* Problem details:
Below is a block of records; repeat all of them exactly.

* Records with modeling code:
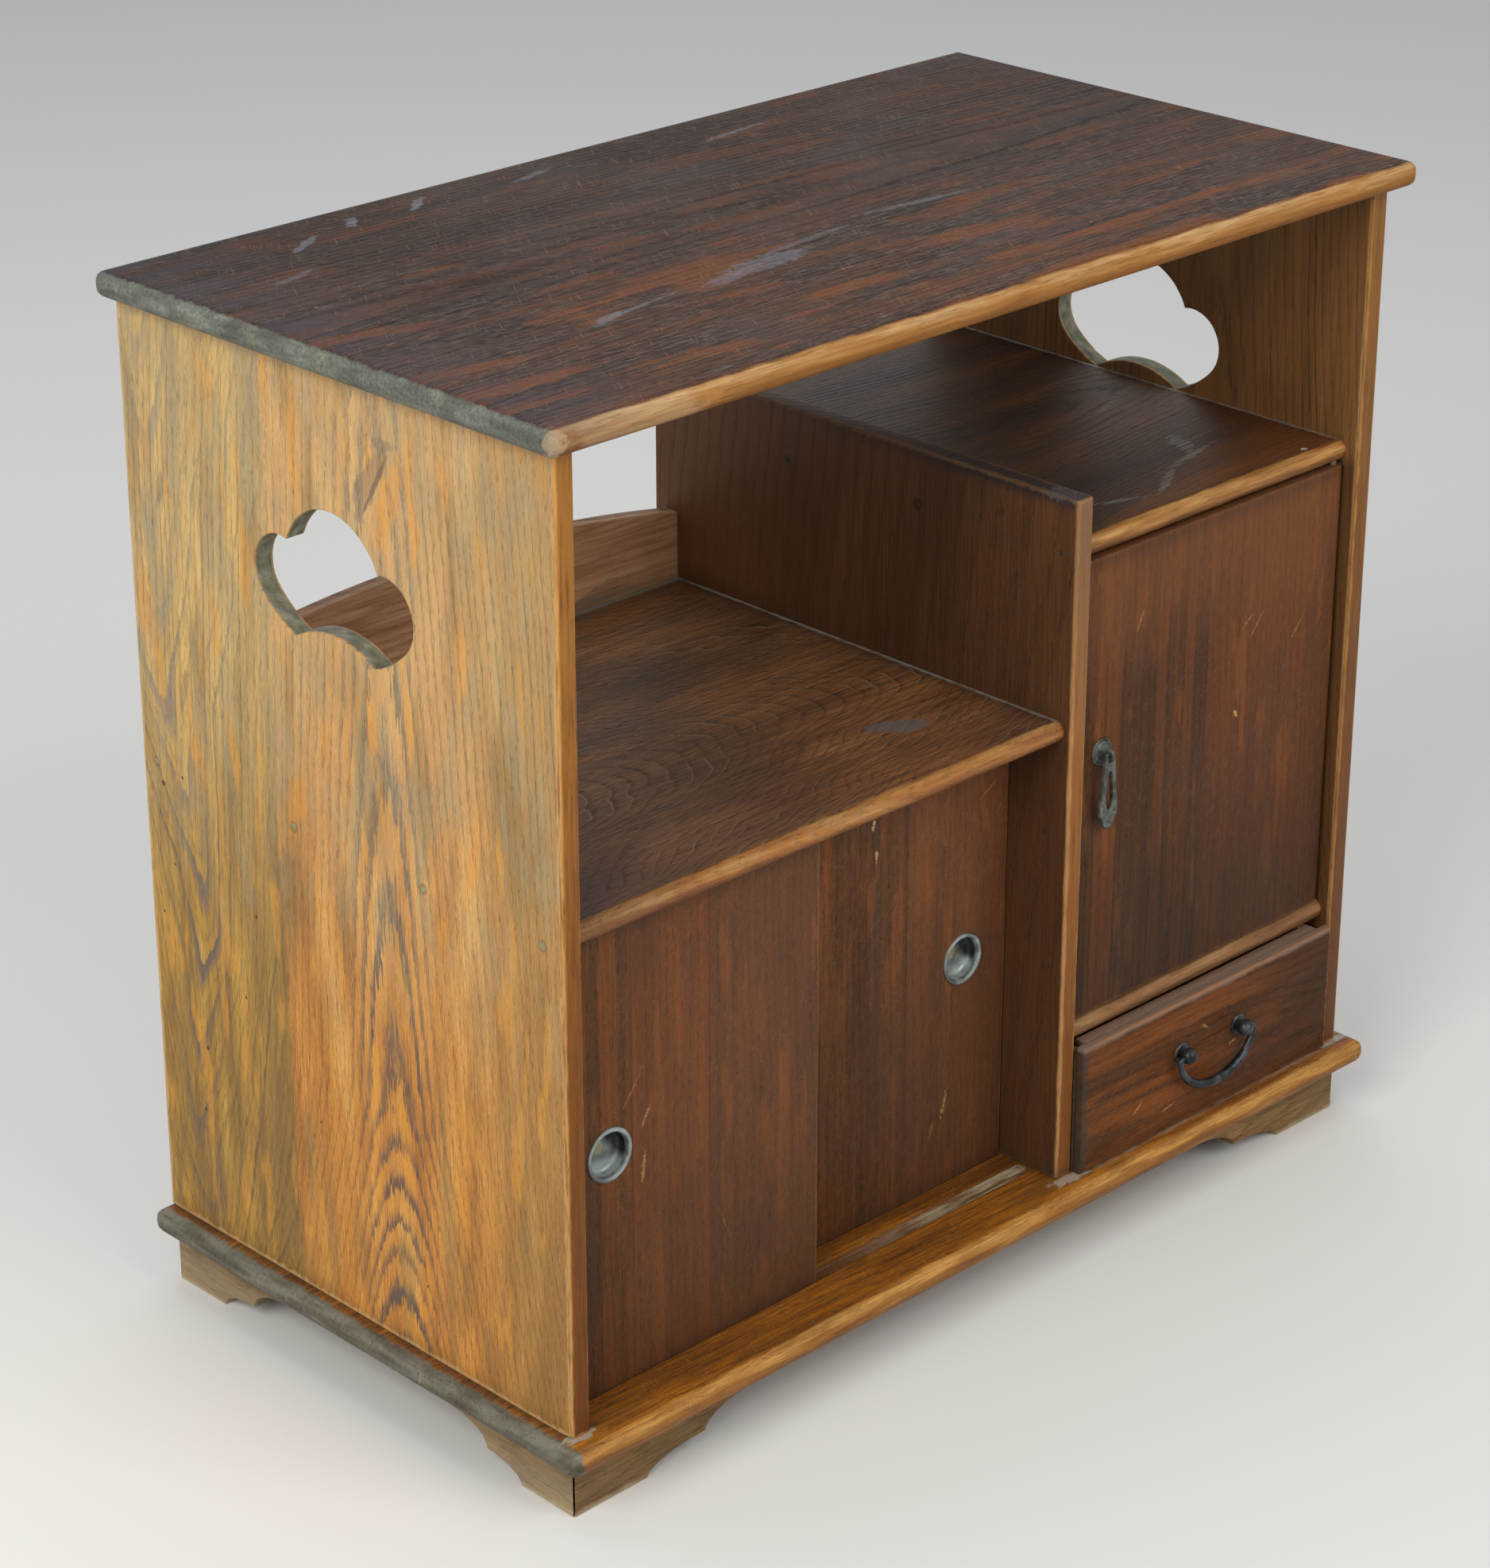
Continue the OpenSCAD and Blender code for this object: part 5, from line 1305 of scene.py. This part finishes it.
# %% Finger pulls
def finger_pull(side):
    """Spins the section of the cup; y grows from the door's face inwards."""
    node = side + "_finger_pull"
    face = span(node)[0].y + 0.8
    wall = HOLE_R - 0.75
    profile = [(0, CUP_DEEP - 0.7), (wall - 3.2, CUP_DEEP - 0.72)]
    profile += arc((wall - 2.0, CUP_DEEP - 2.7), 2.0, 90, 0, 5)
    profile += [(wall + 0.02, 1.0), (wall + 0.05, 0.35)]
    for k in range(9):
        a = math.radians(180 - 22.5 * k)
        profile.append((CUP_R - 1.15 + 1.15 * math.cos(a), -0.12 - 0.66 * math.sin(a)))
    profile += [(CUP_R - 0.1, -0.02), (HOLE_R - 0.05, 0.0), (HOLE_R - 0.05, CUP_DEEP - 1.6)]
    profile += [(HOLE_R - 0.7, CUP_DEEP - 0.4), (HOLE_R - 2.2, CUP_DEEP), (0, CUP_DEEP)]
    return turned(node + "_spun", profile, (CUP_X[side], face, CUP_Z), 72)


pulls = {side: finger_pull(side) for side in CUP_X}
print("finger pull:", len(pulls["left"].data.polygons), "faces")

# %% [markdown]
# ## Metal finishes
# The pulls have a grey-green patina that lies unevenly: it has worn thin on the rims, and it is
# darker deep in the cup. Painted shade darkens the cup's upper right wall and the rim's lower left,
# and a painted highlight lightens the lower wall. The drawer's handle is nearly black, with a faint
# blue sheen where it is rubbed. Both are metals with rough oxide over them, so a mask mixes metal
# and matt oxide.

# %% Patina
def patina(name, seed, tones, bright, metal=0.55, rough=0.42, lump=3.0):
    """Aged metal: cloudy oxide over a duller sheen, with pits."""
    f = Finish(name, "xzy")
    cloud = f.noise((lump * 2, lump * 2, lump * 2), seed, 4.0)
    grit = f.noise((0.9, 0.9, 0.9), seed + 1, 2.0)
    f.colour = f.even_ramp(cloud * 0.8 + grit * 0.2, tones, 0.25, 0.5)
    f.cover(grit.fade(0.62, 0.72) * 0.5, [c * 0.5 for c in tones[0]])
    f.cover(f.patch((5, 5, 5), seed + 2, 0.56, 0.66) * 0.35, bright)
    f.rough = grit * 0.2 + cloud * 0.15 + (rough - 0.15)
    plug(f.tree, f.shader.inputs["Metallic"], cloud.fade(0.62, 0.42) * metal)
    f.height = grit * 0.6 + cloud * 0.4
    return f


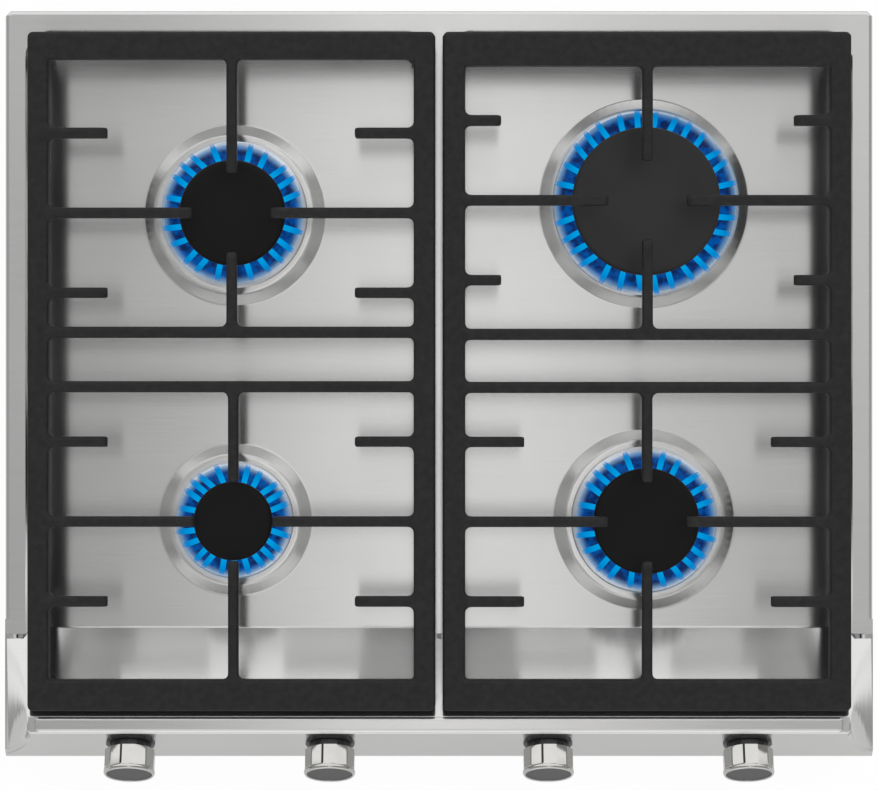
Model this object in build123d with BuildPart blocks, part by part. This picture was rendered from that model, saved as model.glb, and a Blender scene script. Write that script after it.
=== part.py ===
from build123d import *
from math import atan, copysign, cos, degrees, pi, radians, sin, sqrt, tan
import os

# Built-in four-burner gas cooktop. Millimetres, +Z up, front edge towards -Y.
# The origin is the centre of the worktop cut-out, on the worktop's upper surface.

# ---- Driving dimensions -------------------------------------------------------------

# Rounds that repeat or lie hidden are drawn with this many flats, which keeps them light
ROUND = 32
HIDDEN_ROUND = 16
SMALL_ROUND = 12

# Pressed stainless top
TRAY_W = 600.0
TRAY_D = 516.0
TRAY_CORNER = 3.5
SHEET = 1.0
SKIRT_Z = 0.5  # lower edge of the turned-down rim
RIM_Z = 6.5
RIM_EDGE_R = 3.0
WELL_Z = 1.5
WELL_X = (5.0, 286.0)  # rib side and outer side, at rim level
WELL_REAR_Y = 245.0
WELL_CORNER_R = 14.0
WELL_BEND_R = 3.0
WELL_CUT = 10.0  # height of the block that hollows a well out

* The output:
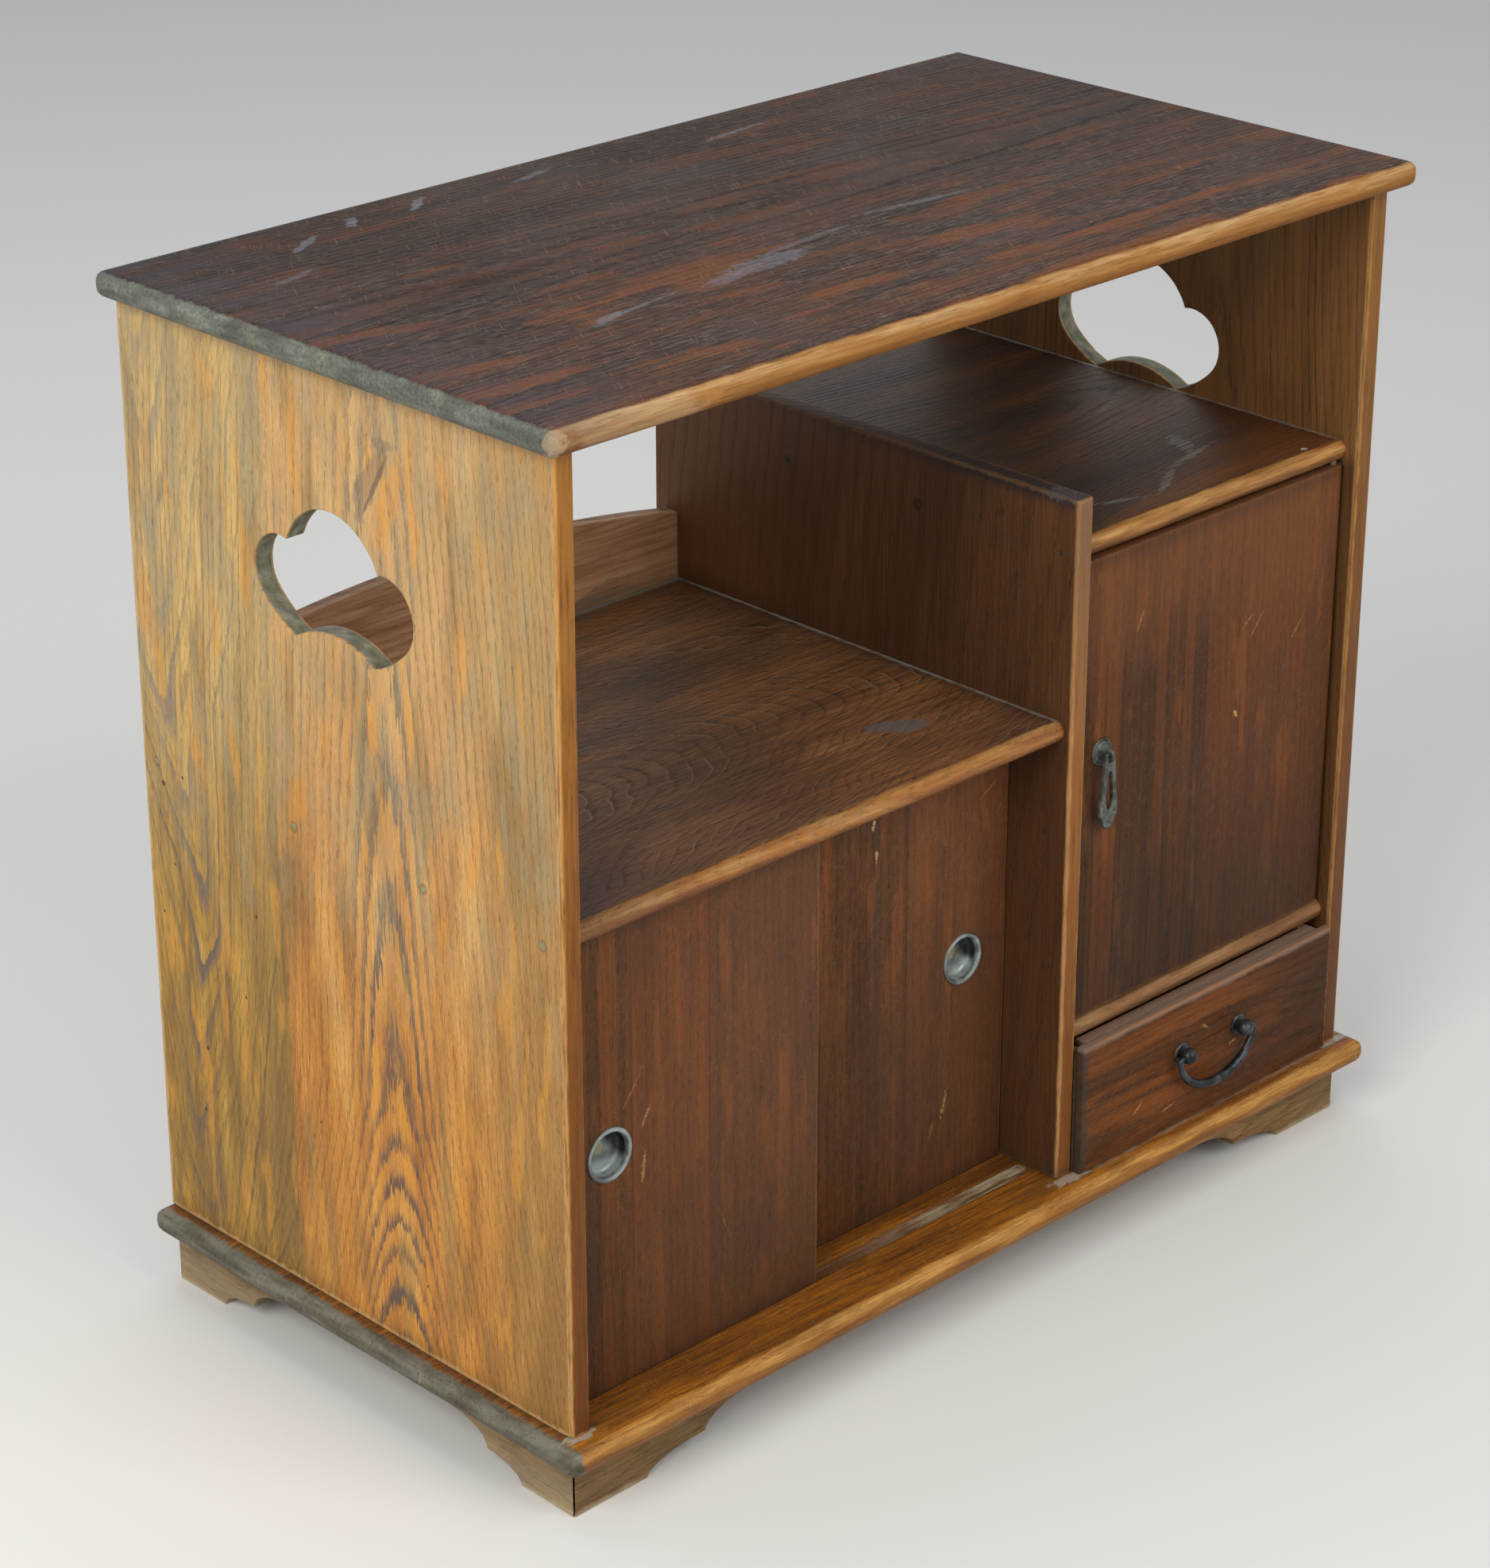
Continue the OpenSCAD and Blender code for this object: part 5, from line 1305 of scene.py. This part finishes it.
# %% Finger pulls
def finger_pull(side):
    """Spins the section of the cup; y grows from the door's face inwards."""
    node = side + "_finger_pull"
    face = span(node)[0].y + 0.8
    wall = HOLE_R - 0.75
    profile = [(0, CUP_DEEP - 0.7), (wall - 3.2, CUP_DEEP - 0.72)]
    profile += arc((wall - 2.0, CUP_DEEP - 2.7), 2.0, 90, 0, 5)
    profile += [(wall + 0.02, 1.0), (wall + 0.05, 0.35)]
    for k in range(9):
        a = math.radians(180 - 22.5 * k)
        profile.append((CUP_R - 1.15 + 1.15 * math.cos(a), -0.12 - 0.66 * math.sin(a)))
    profile += [(CUP_R - 0.1, -0.02), (HOLE_R - 0.05, 0.0), (HOLE_R - 0.05, CUP_DEEP - 1.6)]
    profile += [(HOLE_R - 0.7, CUP_DEEP - 0.4), (HOLE_R - 2.2, CUP_DEEP), (0, CUP_DEEP)]
    return turned(node + "_spun", profile, (CUP_X[side], face, CUP_Z), 72)


pulls = {side: finger_pull(side) for side in CUP_X}
print("finger pull:", len(pulls["left"].data.polygons), "faces")

# %% [markdown]
# ## Metal finishes
# The pulls have a grey-green patina that lies unevenly: it has worn thin on the rims, and it is
# darker deep in the cup. Painted shade darkens the cup's upper right wall and the rim's lower left,
# and a painted highlight lightens the lower wall. The drawer's handle is nearly black, with a faint
# blue sheen where it is rubbed. Both are metals with rough oxide over them, so a mask mixes metal
# and matt oxide.

# %% Patina
def patina(name, seed, tones, bright, metal=0.55, rough=0.42, lump=3.0):
    """Aged metal: cloudy oxide over a duller sheen, with pits."""
    f = Finish(name, "xzy")
    cloud = f.noise((lump * 2, lump * 2, lump * 2), seed, 4.0)
    grit = f.noise((0.9, 0.9, 0.9), seed + 1, 2.0)
    f.colour = f.even_ramp(cloud * 0.8 + grit * 0.2, tones, 0.25, 0.5)
    f.cover(grit.fade(0.62, 0.72) * 0.5, [c * 0.5 for c in tones[0]])
    f.cover(f.patch((5, 5, 5), seed + 2, 0.56, 0.66) * 0.35, bright)
    f.rough = grit * 0.2 + cloud * 0.15 + (rough - 0.15)
    plug(f.tree, f.shader.inputs["Metallic"], cloud.fade(0.62, 0.42) * metal)
    f.height = grit * 0.6 + cloud * 0.4
    return f


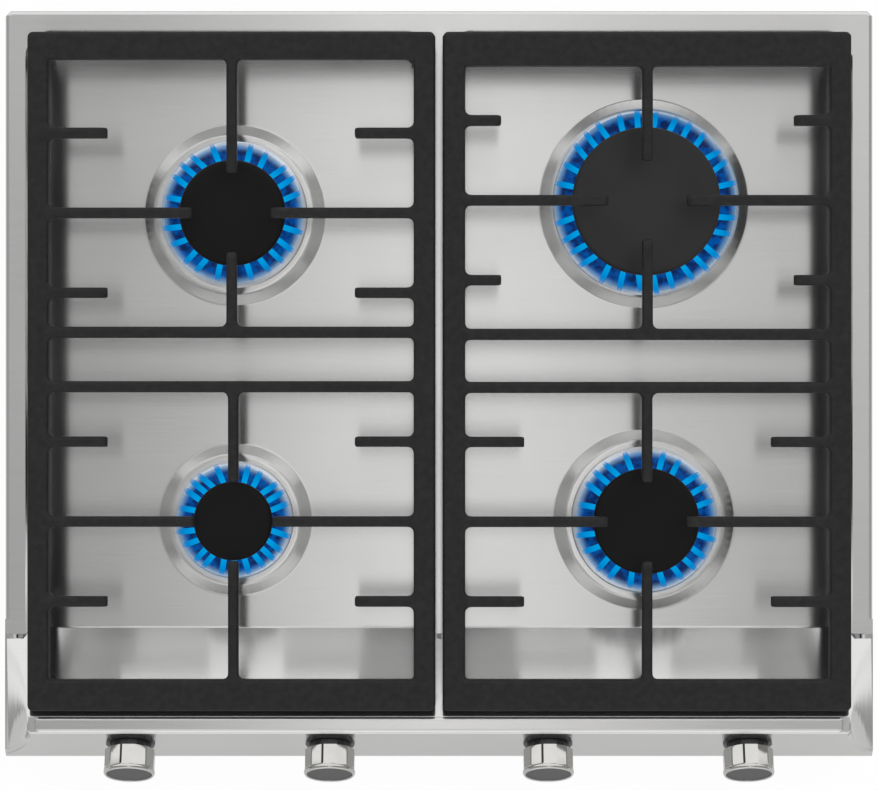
Model this object in build123d with BuildPart blocks, part by part. This picture was rendered from that model, saved as model.glb, and a Blender scene script. Write that script after it.
=== part.py ===
from build123d import *
from math import atan, copysign, cos, degrees, pi, radians, sin, sqrt, tan
import os

# Built-in four-burner gas cooktop. Millimetres, +Z up, front edge towards -Y.
# The origin is the centre of the worktop cut-out, on the worktop's upper surface.

# ---- Driving dimensions -------------------------------------------------------------

# Rounds that repeat or lie hidden are drawn with this many flats, which keeps them light
ROUND = 32
HIDDEN_ROUND = 16
SMALL_ROUND = 12

# Pressed stainless top
TRAY_W = 600.0
TRAY_D = 516.0
TRAY_CORNER = 3.5
SHEET = 1.0
SKIRT_Z = 0.5  # lower edge of the turned-down rim
RIM_Z = 6.5
RIM_EDGE_R = 3.0
WELL_Z = 1.5
WELL_X = (5.0, 286.0)  # rib side and outer side, at rim level
WELL_REAR_Y = 245.0
WELL_CORNER_R = 14.0
WELL_BEND_R = 3.0
WELL_CUT = 10.0  # height of the block that hollows a well out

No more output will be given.